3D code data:

┌────────

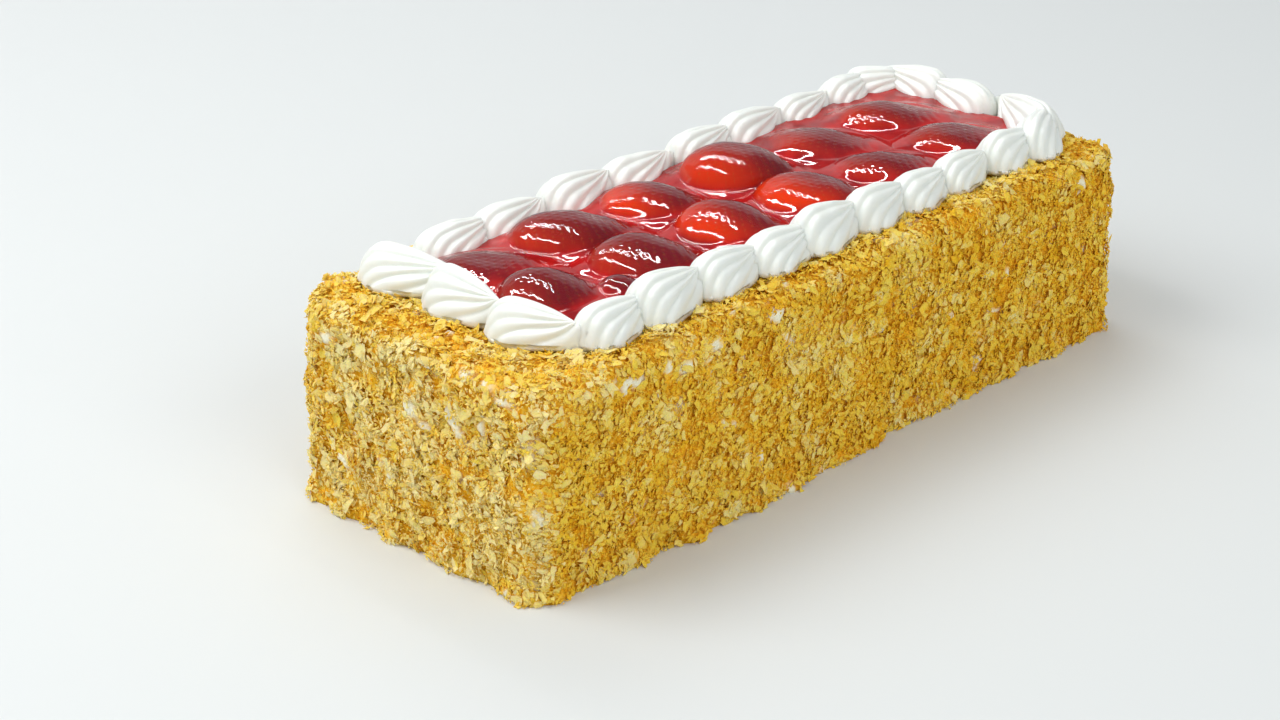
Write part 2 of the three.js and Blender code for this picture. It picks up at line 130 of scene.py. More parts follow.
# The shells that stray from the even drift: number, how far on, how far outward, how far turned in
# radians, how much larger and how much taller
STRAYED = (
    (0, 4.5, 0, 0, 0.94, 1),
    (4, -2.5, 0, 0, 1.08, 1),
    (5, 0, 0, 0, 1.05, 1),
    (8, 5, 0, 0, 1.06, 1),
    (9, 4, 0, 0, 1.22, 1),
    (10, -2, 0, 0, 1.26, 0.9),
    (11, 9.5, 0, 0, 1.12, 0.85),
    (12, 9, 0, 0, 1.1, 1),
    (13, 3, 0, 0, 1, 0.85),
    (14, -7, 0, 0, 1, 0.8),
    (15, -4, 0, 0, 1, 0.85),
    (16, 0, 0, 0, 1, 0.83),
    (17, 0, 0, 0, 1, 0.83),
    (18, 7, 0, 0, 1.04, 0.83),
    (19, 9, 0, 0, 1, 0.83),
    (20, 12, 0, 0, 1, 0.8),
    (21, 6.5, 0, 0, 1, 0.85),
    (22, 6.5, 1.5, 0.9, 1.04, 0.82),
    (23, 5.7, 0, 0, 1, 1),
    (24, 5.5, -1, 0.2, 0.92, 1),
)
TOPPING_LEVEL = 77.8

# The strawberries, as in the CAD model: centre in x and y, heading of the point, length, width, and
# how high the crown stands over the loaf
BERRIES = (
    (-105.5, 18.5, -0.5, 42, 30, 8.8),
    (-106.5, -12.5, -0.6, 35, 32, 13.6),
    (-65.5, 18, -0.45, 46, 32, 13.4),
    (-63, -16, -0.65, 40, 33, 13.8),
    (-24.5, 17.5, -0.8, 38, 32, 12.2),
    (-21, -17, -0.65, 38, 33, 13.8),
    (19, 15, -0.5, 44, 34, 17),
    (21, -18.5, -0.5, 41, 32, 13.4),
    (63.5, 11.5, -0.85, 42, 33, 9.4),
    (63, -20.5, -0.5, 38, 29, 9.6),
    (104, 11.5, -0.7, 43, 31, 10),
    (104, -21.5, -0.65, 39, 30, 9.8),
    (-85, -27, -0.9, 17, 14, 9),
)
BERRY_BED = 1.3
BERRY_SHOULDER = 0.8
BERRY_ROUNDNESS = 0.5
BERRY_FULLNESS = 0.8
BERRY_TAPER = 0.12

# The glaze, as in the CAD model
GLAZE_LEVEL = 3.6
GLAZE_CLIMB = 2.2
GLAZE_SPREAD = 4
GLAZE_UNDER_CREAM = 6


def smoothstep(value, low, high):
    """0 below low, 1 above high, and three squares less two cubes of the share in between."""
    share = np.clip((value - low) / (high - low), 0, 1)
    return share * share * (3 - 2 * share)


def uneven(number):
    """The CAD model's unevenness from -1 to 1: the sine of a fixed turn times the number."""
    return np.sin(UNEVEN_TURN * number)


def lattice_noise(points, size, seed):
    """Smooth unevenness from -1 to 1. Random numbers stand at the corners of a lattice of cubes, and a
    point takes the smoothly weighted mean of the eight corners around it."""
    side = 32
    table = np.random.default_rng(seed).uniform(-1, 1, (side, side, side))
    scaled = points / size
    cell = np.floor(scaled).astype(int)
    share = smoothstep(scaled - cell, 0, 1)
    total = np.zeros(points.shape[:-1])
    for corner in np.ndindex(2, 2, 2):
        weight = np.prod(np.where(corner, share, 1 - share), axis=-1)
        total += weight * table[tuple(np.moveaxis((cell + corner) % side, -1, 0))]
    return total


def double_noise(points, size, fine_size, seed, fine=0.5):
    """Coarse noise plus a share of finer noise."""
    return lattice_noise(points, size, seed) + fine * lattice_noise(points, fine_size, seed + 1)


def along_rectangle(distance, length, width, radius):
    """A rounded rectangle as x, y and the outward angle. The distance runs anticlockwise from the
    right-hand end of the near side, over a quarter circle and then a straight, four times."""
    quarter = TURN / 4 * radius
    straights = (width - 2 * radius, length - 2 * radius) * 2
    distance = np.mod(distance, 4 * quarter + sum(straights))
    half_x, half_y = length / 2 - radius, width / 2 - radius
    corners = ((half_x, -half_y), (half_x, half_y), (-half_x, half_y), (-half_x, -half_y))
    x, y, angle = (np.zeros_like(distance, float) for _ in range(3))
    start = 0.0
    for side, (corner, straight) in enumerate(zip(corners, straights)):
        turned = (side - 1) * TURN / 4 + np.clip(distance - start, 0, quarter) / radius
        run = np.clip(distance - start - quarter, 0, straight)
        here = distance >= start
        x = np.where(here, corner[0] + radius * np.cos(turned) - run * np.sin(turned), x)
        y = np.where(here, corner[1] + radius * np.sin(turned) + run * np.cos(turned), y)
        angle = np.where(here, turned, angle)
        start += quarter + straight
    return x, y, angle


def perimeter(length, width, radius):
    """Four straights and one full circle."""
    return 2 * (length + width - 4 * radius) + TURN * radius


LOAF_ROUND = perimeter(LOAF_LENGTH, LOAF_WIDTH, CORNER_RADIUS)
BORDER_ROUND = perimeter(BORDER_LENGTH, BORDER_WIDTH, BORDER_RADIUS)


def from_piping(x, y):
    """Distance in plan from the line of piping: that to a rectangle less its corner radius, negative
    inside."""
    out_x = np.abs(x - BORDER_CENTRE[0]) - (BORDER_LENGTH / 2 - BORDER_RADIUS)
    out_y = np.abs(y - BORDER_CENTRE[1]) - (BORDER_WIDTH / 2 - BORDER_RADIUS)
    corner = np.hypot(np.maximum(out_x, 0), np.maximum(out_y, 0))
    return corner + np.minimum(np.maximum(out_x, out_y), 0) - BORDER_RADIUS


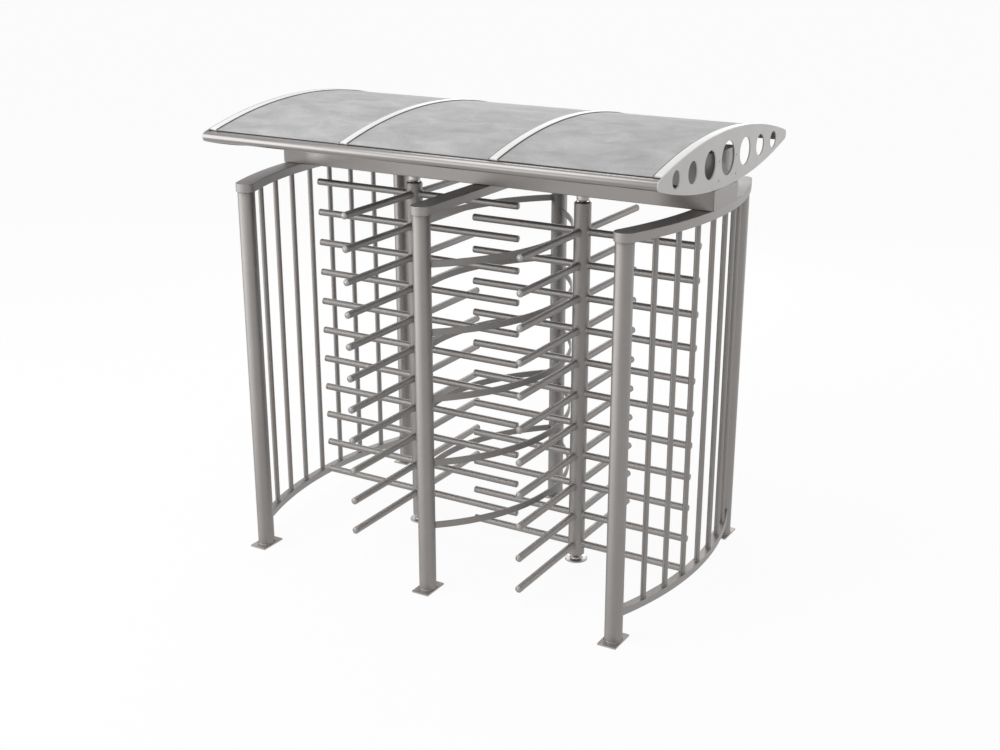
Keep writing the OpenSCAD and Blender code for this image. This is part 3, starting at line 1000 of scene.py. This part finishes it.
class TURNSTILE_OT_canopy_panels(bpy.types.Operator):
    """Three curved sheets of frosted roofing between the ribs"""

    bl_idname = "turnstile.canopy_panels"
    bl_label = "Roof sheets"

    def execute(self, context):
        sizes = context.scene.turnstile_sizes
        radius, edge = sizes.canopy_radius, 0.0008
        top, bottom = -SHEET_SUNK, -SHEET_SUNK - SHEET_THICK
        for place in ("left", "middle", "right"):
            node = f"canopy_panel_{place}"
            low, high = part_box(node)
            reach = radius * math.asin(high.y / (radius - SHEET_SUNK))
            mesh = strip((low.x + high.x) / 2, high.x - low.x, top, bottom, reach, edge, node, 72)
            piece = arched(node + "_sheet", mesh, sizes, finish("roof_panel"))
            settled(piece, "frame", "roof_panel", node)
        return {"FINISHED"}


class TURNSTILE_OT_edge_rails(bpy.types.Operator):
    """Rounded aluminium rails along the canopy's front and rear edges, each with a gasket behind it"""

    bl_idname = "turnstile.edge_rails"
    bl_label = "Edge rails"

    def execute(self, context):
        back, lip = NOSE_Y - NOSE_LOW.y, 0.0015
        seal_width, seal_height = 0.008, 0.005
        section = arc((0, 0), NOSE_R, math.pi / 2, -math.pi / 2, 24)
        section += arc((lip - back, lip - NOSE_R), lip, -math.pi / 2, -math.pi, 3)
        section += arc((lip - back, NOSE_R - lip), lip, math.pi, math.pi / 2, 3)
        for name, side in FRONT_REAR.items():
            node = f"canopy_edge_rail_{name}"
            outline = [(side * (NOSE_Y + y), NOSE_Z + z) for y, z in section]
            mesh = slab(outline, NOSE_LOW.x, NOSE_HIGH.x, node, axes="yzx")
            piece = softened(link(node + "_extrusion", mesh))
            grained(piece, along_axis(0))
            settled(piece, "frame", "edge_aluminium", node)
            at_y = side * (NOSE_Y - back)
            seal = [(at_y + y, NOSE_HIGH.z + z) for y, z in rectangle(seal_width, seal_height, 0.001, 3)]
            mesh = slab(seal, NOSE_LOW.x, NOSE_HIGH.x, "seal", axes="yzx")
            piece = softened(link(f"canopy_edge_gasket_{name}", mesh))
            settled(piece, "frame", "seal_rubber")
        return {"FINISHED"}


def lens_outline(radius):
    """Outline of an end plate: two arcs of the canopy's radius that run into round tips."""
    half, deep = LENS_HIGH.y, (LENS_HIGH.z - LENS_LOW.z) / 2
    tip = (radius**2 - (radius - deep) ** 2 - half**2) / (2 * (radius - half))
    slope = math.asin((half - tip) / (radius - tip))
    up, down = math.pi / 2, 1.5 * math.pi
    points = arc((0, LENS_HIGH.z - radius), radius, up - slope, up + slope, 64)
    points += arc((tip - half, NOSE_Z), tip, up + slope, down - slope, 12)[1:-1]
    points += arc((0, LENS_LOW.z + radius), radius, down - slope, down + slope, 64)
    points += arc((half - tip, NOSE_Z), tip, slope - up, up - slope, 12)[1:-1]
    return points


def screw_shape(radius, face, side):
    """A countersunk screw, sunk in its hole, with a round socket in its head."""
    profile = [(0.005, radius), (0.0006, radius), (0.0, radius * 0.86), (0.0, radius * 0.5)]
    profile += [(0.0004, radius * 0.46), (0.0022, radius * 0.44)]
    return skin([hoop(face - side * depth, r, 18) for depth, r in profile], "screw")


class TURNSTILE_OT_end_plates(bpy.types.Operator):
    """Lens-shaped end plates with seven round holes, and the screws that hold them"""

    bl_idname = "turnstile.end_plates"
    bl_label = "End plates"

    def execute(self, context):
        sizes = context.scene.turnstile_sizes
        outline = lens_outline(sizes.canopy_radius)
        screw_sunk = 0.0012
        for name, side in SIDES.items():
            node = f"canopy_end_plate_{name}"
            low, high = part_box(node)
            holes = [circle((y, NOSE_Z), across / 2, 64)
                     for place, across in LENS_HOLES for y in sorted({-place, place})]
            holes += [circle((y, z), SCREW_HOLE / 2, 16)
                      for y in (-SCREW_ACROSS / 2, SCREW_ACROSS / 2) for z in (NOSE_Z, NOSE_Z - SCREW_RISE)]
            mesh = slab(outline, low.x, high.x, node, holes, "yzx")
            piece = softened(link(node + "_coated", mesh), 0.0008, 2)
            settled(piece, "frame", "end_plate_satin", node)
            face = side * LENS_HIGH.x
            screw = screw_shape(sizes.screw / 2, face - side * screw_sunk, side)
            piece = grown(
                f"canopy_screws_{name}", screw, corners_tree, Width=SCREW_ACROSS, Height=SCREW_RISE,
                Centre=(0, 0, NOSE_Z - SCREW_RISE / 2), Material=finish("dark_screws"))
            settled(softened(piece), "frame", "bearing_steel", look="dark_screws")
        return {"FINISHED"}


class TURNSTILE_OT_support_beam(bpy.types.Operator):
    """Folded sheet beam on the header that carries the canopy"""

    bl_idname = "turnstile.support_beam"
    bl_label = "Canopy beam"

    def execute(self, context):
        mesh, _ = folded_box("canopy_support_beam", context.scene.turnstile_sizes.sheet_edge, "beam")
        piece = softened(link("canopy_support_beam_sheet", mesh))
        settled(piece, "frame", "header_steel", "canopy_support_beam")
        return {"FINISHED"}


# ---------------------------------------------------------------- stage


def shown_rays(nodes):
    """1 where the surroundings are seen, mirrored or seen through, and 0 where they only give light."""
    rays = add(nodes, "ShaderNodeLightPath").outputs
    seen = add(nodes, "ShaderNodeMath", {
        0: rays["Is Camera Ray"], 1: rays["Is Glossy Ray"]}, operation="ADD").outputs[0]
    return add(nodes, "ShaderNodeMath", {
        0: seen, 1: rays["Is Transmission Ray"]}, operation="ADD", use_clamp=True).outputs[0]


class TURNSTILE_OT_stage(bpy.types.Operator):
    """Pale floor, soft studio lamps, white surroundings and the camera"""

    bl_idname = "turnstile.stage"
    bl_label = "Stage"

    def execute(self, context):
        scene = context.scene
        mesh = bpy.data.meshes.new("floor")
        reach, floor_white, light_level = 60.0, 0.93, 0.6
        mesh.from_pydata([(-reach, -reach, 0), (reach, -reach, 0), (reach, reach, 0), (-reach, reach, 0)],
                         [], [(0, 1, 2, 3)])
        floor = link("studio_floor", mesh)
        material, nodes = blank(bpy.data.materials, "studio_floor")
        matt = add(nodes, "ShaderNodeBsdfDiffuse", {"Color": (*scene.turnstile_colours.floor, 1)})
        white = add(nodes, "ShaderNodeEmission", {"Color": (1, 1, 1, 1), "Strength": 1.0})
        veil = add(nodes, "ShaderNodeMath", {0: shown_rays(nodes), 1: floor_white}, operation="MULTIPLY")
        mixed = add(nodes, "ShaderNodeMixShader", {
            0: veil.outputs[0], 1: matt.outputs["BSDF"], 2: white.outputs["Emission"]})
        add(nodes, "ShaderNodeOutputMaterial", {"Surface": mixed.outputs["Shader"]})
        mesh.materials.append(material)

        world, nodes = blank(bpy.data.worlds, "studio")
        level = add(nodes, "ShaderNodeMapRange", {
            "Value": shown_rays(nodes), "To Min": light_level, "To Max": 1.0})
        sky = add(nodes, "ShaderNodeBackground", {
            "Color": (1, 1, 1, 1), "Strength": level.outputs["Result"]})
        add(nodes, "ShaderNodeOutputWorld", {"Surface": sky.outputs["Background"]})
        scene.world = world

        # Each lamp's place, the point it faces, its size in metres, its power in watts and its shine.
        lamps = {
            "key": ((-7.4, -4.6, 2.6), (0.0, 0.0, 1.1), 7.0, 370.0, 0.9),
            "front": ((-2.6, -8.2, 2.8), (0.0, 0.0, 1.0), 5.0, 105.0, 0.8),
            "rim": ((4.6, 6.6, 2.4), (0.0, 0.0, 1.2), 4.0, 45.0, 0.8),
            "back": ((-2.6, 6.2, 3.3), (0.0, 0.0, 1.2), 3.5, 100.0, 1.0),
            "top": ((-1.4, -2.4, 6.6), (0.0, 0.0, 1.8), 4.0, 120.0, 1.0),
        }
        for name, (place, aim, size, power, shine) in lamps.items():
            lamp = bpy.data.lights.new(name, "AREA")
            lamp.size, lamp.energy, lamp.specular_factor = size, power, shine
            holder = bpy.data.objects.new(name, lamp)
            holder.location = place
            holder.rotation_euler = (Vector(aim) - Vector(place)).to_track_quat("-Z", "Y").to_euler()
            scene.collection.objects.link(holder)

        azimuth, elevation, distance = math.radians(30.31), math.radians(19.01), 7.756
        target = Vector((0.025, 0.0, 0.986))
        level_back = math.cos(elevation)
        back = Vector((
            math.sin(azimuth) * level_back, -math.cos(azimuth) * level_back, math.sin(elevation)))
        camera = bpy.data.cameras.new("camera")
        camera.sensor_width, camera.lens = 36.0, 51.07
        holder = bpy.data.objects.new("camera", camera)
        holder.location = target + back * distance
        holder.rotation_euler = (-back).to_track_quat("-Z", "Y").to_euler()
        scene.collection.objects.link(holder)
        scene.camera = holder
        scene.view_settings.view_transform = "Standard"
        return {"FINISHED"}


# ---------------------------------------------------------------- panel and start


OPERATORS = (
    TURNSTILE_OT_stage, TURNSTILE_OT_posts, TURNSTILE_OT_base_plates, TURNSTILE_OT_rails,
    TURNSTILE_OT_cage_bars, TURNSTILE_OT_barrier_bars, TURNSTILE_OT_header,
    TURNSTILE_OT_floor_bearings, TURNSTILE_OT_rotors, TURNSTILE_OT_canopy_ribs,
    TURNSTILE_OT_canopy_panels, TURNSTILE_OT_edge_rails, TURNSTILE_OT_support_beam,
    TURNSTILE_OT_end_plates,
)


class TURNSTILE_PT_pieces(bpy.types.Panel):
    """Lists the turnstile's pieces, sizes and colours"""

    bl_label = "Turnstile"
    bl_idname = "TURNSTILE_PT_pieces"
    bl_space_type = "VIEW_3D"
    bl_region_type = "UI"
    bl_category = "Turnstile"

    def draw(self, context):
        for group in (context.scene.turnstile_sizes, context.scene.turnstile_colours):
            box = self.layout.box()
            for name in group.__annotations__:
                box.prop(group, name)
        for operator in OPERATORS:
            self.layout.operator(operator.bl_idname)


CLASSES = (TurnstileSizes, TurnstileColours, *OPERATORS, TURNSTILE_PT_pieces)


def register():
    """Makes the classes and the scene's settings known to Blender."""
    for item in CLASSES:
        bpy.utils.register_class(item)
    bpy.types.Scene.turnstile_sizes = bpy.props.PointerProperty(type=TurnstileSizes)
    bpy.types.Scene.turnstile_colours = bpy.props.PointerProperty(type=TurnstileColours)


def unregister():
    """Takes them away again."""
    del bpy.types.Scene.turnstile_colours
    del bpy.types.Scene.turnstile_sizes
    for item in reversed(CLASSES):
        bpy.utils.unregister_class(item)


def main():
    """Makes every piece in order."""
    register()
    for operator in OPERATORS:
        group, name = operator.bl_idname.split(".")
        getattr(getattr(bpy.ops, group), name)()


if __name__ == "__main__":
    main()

└────────

Reproduce only the lines from the top of the material through the one bearing "TOPPING_LEVEL = 77.8", each exactly as it stands.

* _Worked solution_
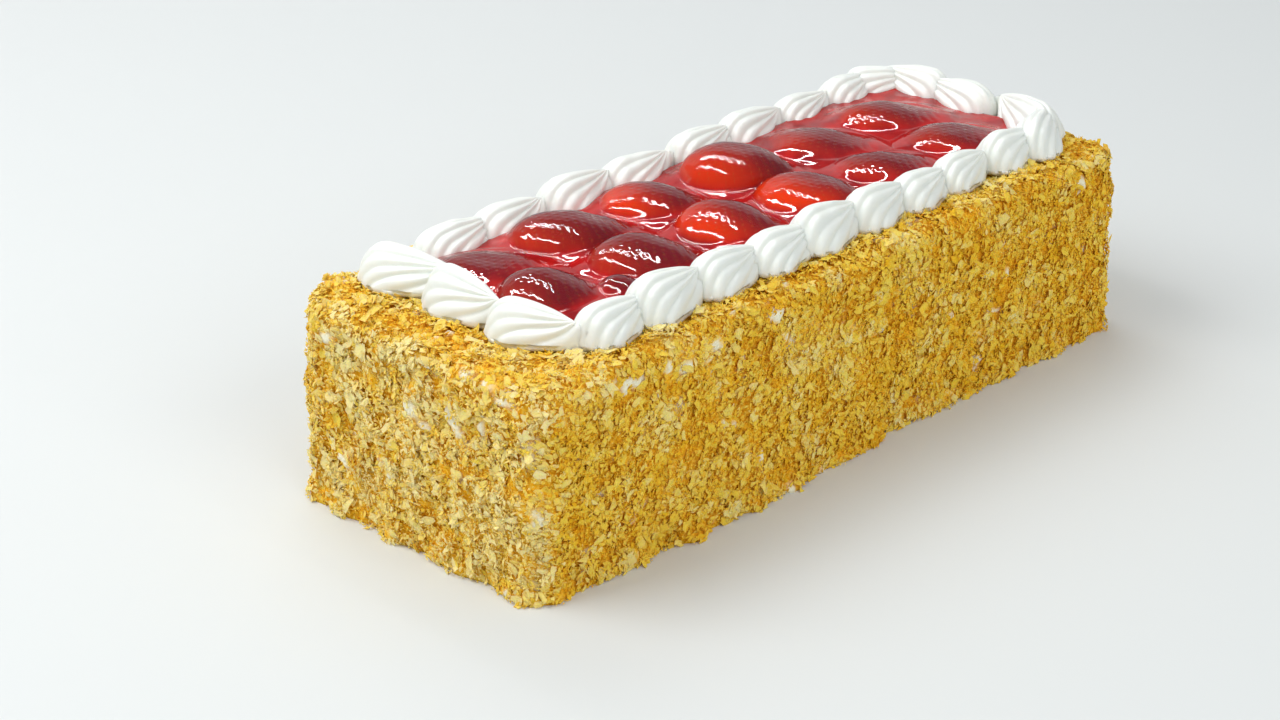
Write part 2 of the three.js and Blender code for this picture. It picks up at line 130 of scene.py. More parts follow.
# The shells that stray from the even drift: number, how far on, how far outward, how far turned in
# radians, how much larger and how much taller
STRAYED = (
    (0, 4.5, 0, 0, 0.94, 1),
    (4, -2.5, 0, 0, 1.08, 1),
    (5, 0, 0, 0, 1.05, 1),
    (8, 5, 0, 0, 1.06, 1),
    (9, 4, 0, 0, 1.22, 1),
    (10, -2, 0, 0, 1.26, 0.9),
    (11, 9.5, 0, 0, 1.12, 0.85),
    (12, 9, 0, 0, 1.1, 1),
    (13, 3, 0, 0, 1, 0.85),
    (14, -7, 0, 0, 1, 0.8),
    (15, -4, 0, 0, 1, 0.85),
    (16, 0, 0, 0, 1, 0.83),
    (17, 0, 0, 0, 1, 0.83),
    (18, 7, 0, 0, 1.04, 0.83),
    (19, 9, 0, 0, 1, 0.83),
    (20, 12, 0, 0, 1, 0.8),
    (21, 6.5, 0, 0, 1, 0.85),
    (22, 6.5, 1.5, 0.9, 1.04, 0.82),
    (23, 5.7, 0, 0, 1, 1),
    (24, 5.5, -1, 0.2, 0.92, 1),
)
TOPPING_LEVEL = 77.8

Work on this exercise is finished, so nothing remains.